Adaptive allocation of human visual working memory capacity during statistical and categorical learning.

Human brains are finite, and thus have bounded capacity. An efficient strategy for a capacity-limited agent is to continuously adapt by dynamically reallocating capacity in a task-dependent manner. Here we study this strategy in the context of visual working memory (VWM). People use their VWM stores to remember visual information over seconds or minutes. However, their memory performances are often error-prone, presumably due to VWM capacity limits. We hypothesize that people attempt to be flexible and robust by strategically reallocating their limited VWM capacity based on two factors: (a) the statistical regularities (e.g., stimulus feature means and variances) of the to-be-remembered items, and (b) the requirements of the task that they are attempting to perform. The latter specifies, for example, which types of errors are costly versus irrelevant for task performance.
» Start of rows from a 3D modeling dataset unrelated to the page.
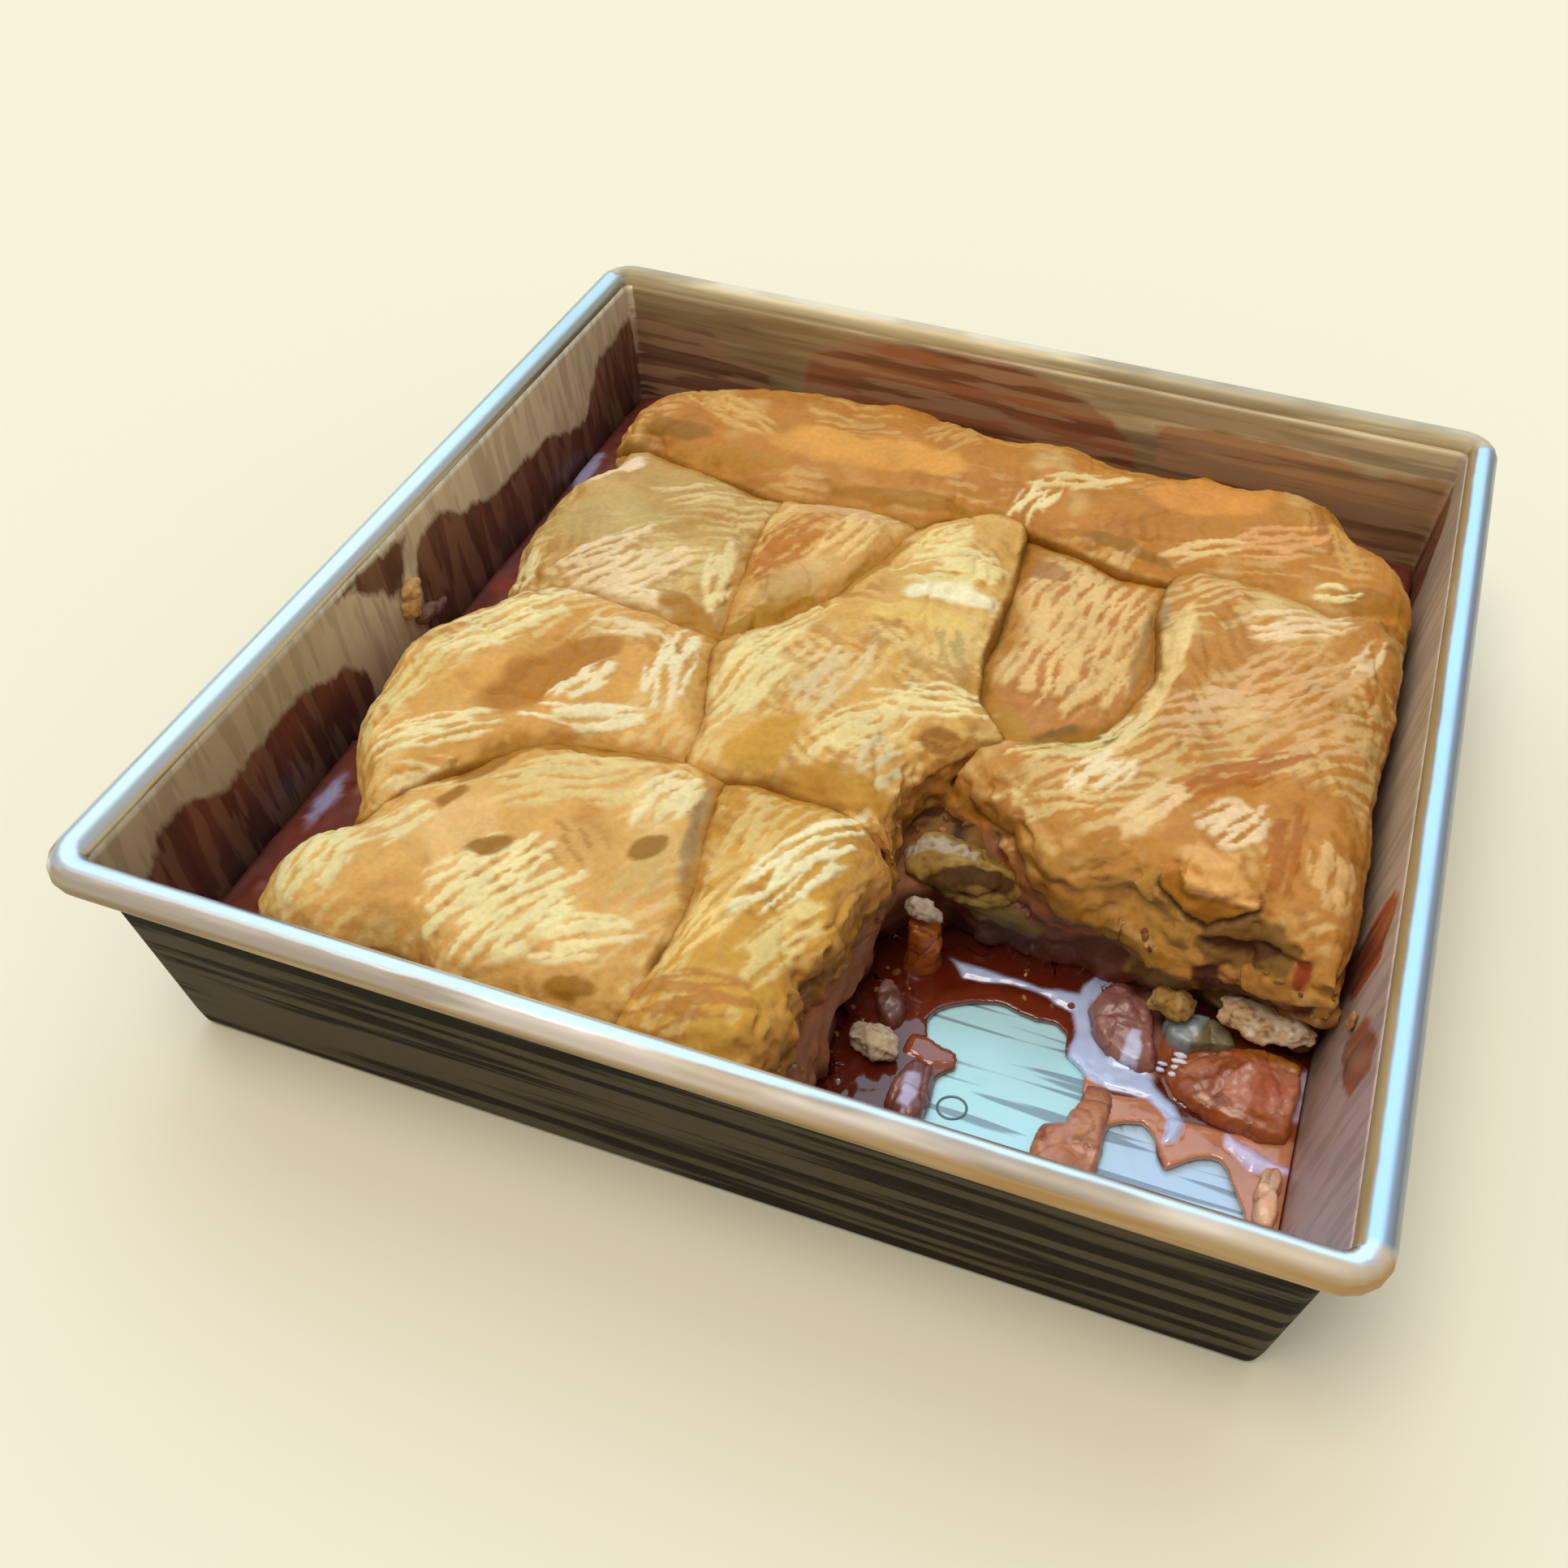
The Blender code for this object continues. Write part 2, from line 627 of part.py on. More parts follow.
# Where the spoon wiped the tin's floor bare: outlines in plan, through points in millimetres
BARE_PATCHES = (
    (
        (32, -59), (33.5, -56), (37.5, -53), (42, -51), (46, -50.2), (50, -51.2), (53.5, -51.6), (57.5, -51),
        (60.4, -53), (61.3, -58), (65.5, -60.5), (67, -66), (66.2, -75), (62.5, -77), (60.5, -82), (60, -92),
        (56, -103), (48, -105.5), (41, -102), (38.8, -92), (38.2, -80), (38.2, -72), (41.2, -69), (40, -66.2),
        (34, -64.6),
    ),
    (
        (73.8, -79), (73.8, -71.5), (76.5, -69.8), (80, -68.8), (82.6, -70.6), (84.2, -75), (86.3, -77.6),
        (88.8, -75.4), (92, -72.8), (96.5, -72), (99.4, -76.5), (103, -83), (104.5, -92), (101, -103),
        (88, -106), (77, -103), (74, -91),
    ),
)


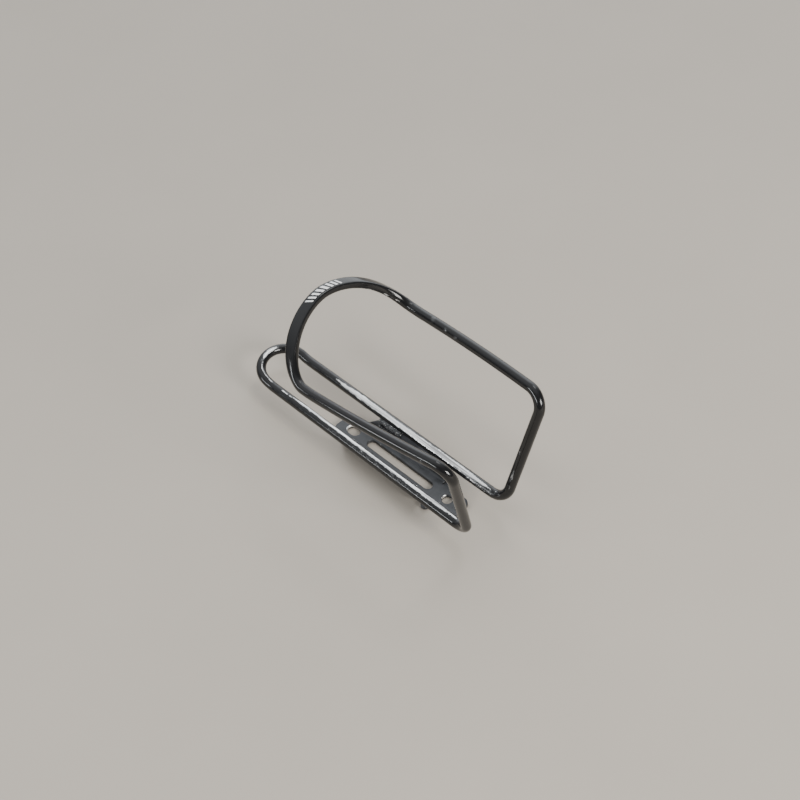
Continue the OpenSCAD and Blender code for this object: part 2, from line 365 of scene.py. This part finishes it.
def print_material():
    """White screen print, thin and slightly rubbed."""
    m = Shader("stripe_print_white")
    space = m.object_mm()
    rubbed = m.ramp(m.noise(space, 2.2, 4.0, 0.7), 0.60, 0.72)
    colour = m.mix(rubbed, (0.96, 0.96, 0.95, 1), (0.70, 0.70, 0.69, 1))
    bumped = m.bump(m.noise(space, 5.0, 2.0, 0.6), 0.01, 0.6)
    return m.finish(Base_Color=colour, Roughness=0.42, Normal=bumped)


def floor_material():
    """Plain pale matt board."""
    m = Shader("floor_pale")
    space = m.object_mm()
    tone = m.noise(space, 0.006, 4.0, 0.6)
    colour = m.mix(tone, (0.44, 0.395, 0.335, 1), (0.50, 0.450, 0.385, 1))
    bumped = m.bump(m.noise(space, 0.8, 3.0, 0.6), 0.05, 0.3)
    return m.finish(Base_Color=colour, Roughness=0.72, Normal=bumped)


# ---- The rod's centreline ----------------------------------------------------------------------------

def half_centreline():
    """The right half of the closed rod, from the upper loop's middle round to the front loop's crown.
    Also gives how far the rod is pressed flat at each point, from 0 to 1."""
    tilt = np.array([0, math.cos(UPPER_TILT), math.sin(UPPER_TILT)])
    lean_corner = np.array([ROD_X, UPPER_BEND_Y, ROD_Z])
    arch_centre = np.array([0, UPPER_BEND_Y, ROD_Z]) + UPPER_LEG * tilt
    arch_end = arch_centre + np.array([ROD_X, 0, 0])
    lower_corner = np.array([ROD_X, LOWER_CORNER_Y, ROD_Z])
    loop_start = np.array([LOOP_R * math.sin(LOOP_ANGLE), LOOP_Y, AXIS_Z + LOOP_R * math.cos(LOOP_ANGLE)])
    shoulder = loop_start - np.array([0, SHOULDER_LEG, 0])
    front_setback = FRONT_BEND_R * math.tan(turn_angle(lower_corner, FRONT_CORNER, shoulder) / 2)
    shoulder_setback = SHOULDER_R * math.tan(turn_angle(FRONT_CORNER, shoulder, loop_start) / 2)
    bow = (FRONT_CORNER + shoulder) / 2 + np.array([FRONT_BOW, 0, 0]) \
        + (front_setback - shoulder_setback) / 2 * unit(shoulder - FRONT_CORNER)
    bow_setback = np.linalg.norm(bow - FRONT_CORNER) - front_setback

    def radius_for(a, b, c, setback):
        return setback / math.tan(turn_angle(a, b, c) / 2)

    points = [arch_centre + ROD_X * (math.cos(q) * np.array([1, 0, 0]) + math.sin(q) * tilt)
              for q in np.linspace(math.pi / 2, 0, 200)[:-1]]
    points += fillet(arch_end, lean_corner, lower_corner,
                     radius_for(arch_end, lean_corner, lower_corner, UPPER_LEG))
    points += fillet(lean_corner, lower_corner, FRONT_CORNER, LOWER_BEND_R)
    points += fillet(lower_corner, FRONT_CORNER, bow,
                     radius_for(lower_corner, FRONT_CORNER, bow, front_setback))
    points += fillet(FRONT_CORNER, bow, shoulder,
                     radius_for(FRONT_CORNER, bow, shoulder, bow_setback))
    points += fillet(bow, shoulder, loop_start, SHOULDER_R)
    pressed = [0.0] * len(points)
    for phi in np.linspace(0, math.pi / 2, 600)[1:]:
        around = LOOP_ANGLE * max(math.cos(phi), 0) ** (2 / SHOULDER_POWER)
        points.append(np.array([
            LOOP_R * math.sin(around),
            LOOP_Y + LOOP_RISE * math.sin(phi) ** (2 / CROWN_POWER),
            AXIS_Z + LOOP_R * math.cos(around)]))
        pressed.append(float(smooth((phi - PRESS_FROM) / (PRESS_TO - PRESS_FROM))))
    return np.array(points), np.array(pressed)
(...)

These hypotheses are formalized within a normative computational modeling framework based on rate-distortion theory, an extension of conventional Bayesian approaches that uses information theory to study rate-limited (or capacity-limited) processes. Using images of plants that are naturalistic and precisely controlled, we carried out two sets of experiments. Experiment 1 found that when a stimulus dimension (the widths of plants' leaves) was assigned a distribution, subjects adapted their VWM performances based on this distribution. Experiment 2 found that when one stimulus dimension (e.g., leaf width) was relevant for distinguishing plant categories but another dimension (leaf angle) was irrelevant, subjects' responses in a memory task became relatively more sensitive to the relevant stimulus dimension. Together, these results illustrate the task-dependent robustness of VWM, thereby highlighting the dependence of memory on learning.